Study data was assembled from verified online responses to a series of questions focused on technology and business priorities, investment intent, customer satisfaction, supplier brand perceptions, usage, and buying preferences. The data represents a broad cross-section of business, finance, sales, and technology executives and practitioners from a wide range of company sizes, industries, and geographies.
The results of the study are summarized in the report attached below.
The major findings of the study are:
- Key Drivers: The interest in monetization is partially but not exclusively driven by adoption of new business models and a variety of pricing modalities. Other significant drivers for monetization modernization include improvement in time-to-market, reduction in customer friction, improvement in customer satisfaction, reduced revenue leakage, and improved financial reporting and forecasting capability.
- Challenges: Despite years of effort and billions of dollars in investments into ERP systems,
- 59% of companies cite significant customer friction due to billing disputes.

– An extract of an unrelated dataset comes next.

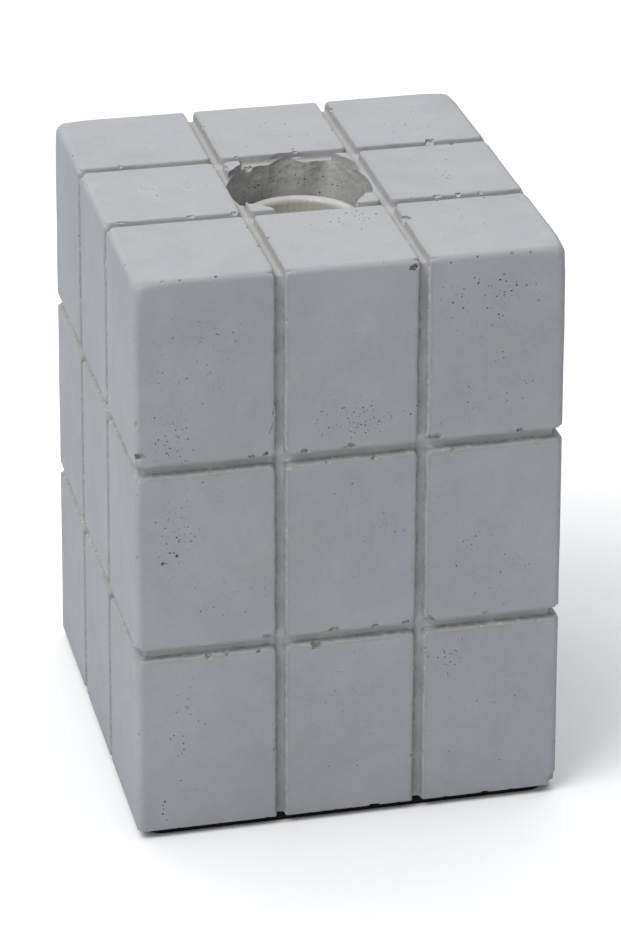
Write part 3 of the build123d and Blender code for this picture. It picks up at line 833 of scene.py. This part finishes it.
# %% [markdown]
# ## Chips and air pores
# Concrete loses crumbs from its lips when the mould is pulled off, and air bubbles against the mould leave
# round pores. Bump alone would look painted on where an edge is broken, so both are cut for real. A chip is
# a rough lump, and a pore is a small ball set half into the face. A lump that would touch another is dropped.

# %% A rough lump, and a set of lumps that keep apart
unit_ball = {}
for detail in (1, 2, 3):
    ball = bmesh.new()
    bmesh.ops.create_icosphere(ball, subdivisions=detail, radius=1.0)
    unit_ball[detail] = ([v.co.copy() for v in ball.verts], [[v.index for v in f.verts] for f in ball.faces])
    ball.free()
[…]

- 44% of companies see their legacy systems as a barrier to growth.
- 42% of companies experience revenue leakage.
- 39% indicate that monetization-related challenges impact financial reporting, forecasting, and audits.
- 32% cite time-to-market issues related to introducing new pricing plans.
- 30% of companies indicate that billing issues are impacting their financial results.
- Pricing Model Shifts: The survey data clearly illustrates the move away from one-time charges and simple subscription models towards sophisticated, hybrid approaches that combine subscription, tiered pricing, usage, and volume purchasing options.
- Share of fixed one-time charges (OTC) is expected to decline from 22% in 2016 to 11% by 2018.
- Share of simple subscription plans is expected to decline from 23% in 2016 to 19% by 2018.
- Usage-based is expected to gain share modestly from 19% in 2016 to 21% by 2018.
- Complex combinations of subscription pricing with usage tiers are expected to gain shares from 18% in 2016 to 24% by 2018.
- Time-to-Market: While 56% of survey respondents would like to be able to introduce new pricing plans in less than four weeks, currently, only 29% of companies can do so, and only 37% expect to be able to do so by 2018.
- Spending Benchmark: About a third of companies spend under 1% of revenue on billing. About 30% of companies spend more, and 40% of companies do not know what their billing costs are.
- Priorities, Intentions, Budgets, and Preferences: The survey collected data about relative priorities of various monetization disciplines, investment intent, satisfaction with specific functions, priorities of key features, and supplier usage as well as buying preferences related to solution breadth, depth, vertical industry focus, and deployment options.
- Cloud Rules: Over 70% of companies have a preference for a true, multi-tenant cloud software solution, and only 8% prefer an on-premise option.